We saw statement bows similarly used at Isabel Sanchis, but instead to draw your eye to the back of the model, either as they were positioned to highlight a back cut-out or as the crowning jewel on a long, white cape. There were other more subtle nods to the bow trend, as we saw at Giambattista Valli, where models had bows tied into their hair, creating a simple but ultra-feminine ballet-inspired look.
5. ’80s Inspiration
We took stock of the off-the-shoulder opera-style puffy sleeves at Demetrios—the ’80s are back. At Atelier Pronovias, 80s shoulders made a statement, from the use of shoulder pads to create an unapologetically powerful horizontal line to a simple mini-dress paired with eye-catching and dramatic candy-floss puffy sleeves. Jesús Peiró seemed to be similarly inspired by shoulder pads, creating structural volume at the shoulder that contrasts the strict, narrow silhouette of the dress.

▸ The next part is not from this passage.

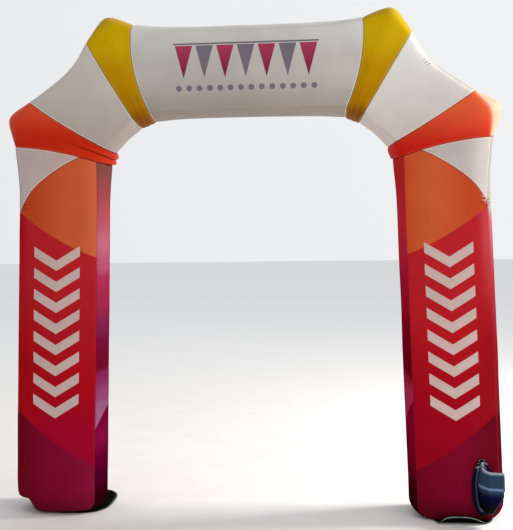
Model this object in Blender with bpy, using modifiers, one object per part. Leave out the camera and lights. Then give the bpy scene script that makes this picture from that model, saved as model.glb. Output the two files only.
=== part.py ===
"""Inflatable arch: two legs, four elbows, two slanted runs and a beam, sewn from coated cloth.

Metres, +Z up.  The arch stands across X with its front towards -Y, on two ground pads.
Each run is a tube of four cloth panels (front, back, outer and inner) that meet in corner
seams.  The panels are blown out between their seams and thickened outwards, so that
neighbours stay a thread's width apart along every seam.
"""
import math
from collections import namedtuple

import bmesh
import bpy
from mathutils import Vector

# Cloth and seams
CLOTH = 0.002             # thickness of a panel
SEAM = 0.00018            # each panel's step back from a seam that bends outwards
CROSS_SEAM = 0.00036      # the same, at a seam across the front or back
HOLLOW_SEAM = 0.00085     # the same, across the inner and outer sides, where the bend is hollow
CLEARANCE = 0.0003        # between pieces that lie on each other

# Cross sections of one half of the arch, from the floor to the middle of the beam.
# outer and inner are the corner seams as seen from the front.  half_depth is their distance
# from the middle plane, crown is how far a panel is blown out, and bow is how far the line
# across the front and back runs ahead of the straight line between its ends.
Section = namedtuple(
    "Section",
    "outer_x outer_z inner_x inner_z half_depth crown_outer crown_inner crown_face bow",
)
LEG = (
    Section(1.925, 0.000, 1.292, 0.000, 0.230, 0.050, 0.050, 0.060, 0.000),
    Section(1.893, 1.300, 1.256, 1.300, 0.228, 0.048, 0.049, 0.056, 0.000),
    Section(1.870, 2.200, 1.234, 2.160, 0.228, 0.046, 0.048, 0.055, 0.000),
    Section(1.860, 2.640, 1.225, 2.560, 0.231, 0.044, 0.052, 0.056, 0.006),
    Section(1.889, 2.987, 1.222, 2.852, 0.240, 0.045, 0.074, 0.058, 0.022),
)
LOWER_ELBOW = (
    LEG[-1],
    Section(1.882, 3.188, 1.196, 2.904, 0.246, 0.122, 0.078, 0.066, 0.000),
    Section(1.772, 3.345, 1.166, 2.966, 0.240, 0.036, 0.062, 0.056, -0.010),
)
SLANT = (
    LOWER_ELBOW[-1],
    Section(1.502, 3.540, 1.046, 3.080, 0.228, 0.036, 0.052, 0.050, 0.000),
    Section(1.384, 3.669, 0.983, 3.138, 0.233, 0.031, 0.058, 0.052, 0.000),
    Section(1.295, 3.817, 0.922, 3.196, 0.240, 0.030, 0.066, 0.056, 0.000),
)
UPPER_ELBOW = (
    SLANT[-1],
    Section(1.135, 3.962, 0.861, 3.232, 0.246, 0.086, 0.078, 0.066, 0.000),
    Section(0.925, 3.932, 0.792, 3.252, 0.240, 0.043, 0.068, 0.056, -0.042),
)
HALF_BEAM = (
    UPPER_ELBOW[-1],
    Section(0.690, 3.898, 0.600, 3.255, 0.230, 0.056, 0.056, 0.056, -0.018),
    Section(0.350, 3.886, 0.330, 3.255, 0.228, 0.060, 0.050, 0.058, 0.000),
    Section(0.000, 3.884, 0.000, 3.255, 0.228, 0.060, 0.050, 0.060, 0.000),
)
MITRE_SHARPNESS = 3.0     # weight of an elbow's point: 1 is a round bend, more is sharper

# White corner pieces in the tops of the legs
CORNER_FOOT = 0.824       # where a corner piece ends on the outer seam, as a share of the leg
CORNER_REACH = 0.80       # its reach across the front, as a share of the width
CORNER_STRAIGHT = 0.78    # share of its lower edge's drop that is an even slope
CORNER_BEND = 8.0         # the rest comes near the outer seam: more is nearer

# Feet
PAD_THICKNESS = 0.003
PAD_HALF_LENGTH = 0.275
PAD_HALF_DEPTH = 0.375
PAD_SPOTS = {"right": (1.600, 0.0), "left": (-1.480, 0.180)}      # not quite under the legs
PAD_SQUARENESS = 2.9      # 2 is an ellipse, more is squarer
PAD_POINTS = 36
FOOT_RADIUS = 0.120       # the panels curl in under the foot, from this height down
FOOT_DRAW = {"right": 0.030, "left": 0.120}       # the front's and back's own reach inwards
LEG_FLOOR = PAD_THICKNESS + CLEARANCE + CLOTH

# Air sleeve in front of the right leg: flattened hoops along it, from the leg's front panel to
# the straight outer end.  turn is each hoop's heading in degrees, from straight ahead towards
# +X; high and deep are half its height and half its width.
Hoop = namedtuple("Hoop", "x y z turn high deep")
NECK = (
    Hoop(1.779, -0.270, 0.275, 0.0, 0.160, 0.034),
    Hoop(1.779, -0.312, 0.275, 0.0, 0.160, 0.034),
    Hoop(1.787, -0.352, 0.267, 38.0, 0.160, 0.054),
    Hoop(1.822, -0.390, 0.258, 80.0, 0.160, 0.088),
)
SLEEVE_SEAT = 0.0005                          # off the smooth curve of the faceted panel
SLEEVE_LENGTH = 0.108                         # of the straight end, along its top
SLEEVE_CUT = 0.80                             # share by which the hem's lowest point is cut back
SLEEVE_SIDES = 24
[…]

Giambattista Valli adopted a different, softly romantic perspective on the ’80s, presenting a flowing long-sleeved dress with all the frills and ruffles of one of Princess Diana’s girly Catherine Walker dresses. If this conjures an image of fussiness, never fear; Valli has employed this ’80s maximalism with the lightest of touches, using barely-there tulle to create an ethereal, dreamy effect.
6. Black Accents
One of the most unlikely and rebellious trends to come out of Barcelona Bridal Fashion Week was the use of black accents. Could this be another iteration of the 1960s trend? Monochrome employed to the power of Sharon Tate?
Casting our eye over the clean lines of Sophie et Voilà, it is clear that a classically employed touch of black is the key to subversive contemporary elegance—from black strappy sandals ,to a bolder and more visually striking look with black gloves.
And then we saw an unexpected slash of black on the belt of a model wearing a draped sheer goddess-style tunic at Atelier Pronovias. Monochrome was made even more central at Global Bridal House, where a full black skirt was contrasted by a white bodice, drawing attention to a huge bow detail at the back of the dress. High drama!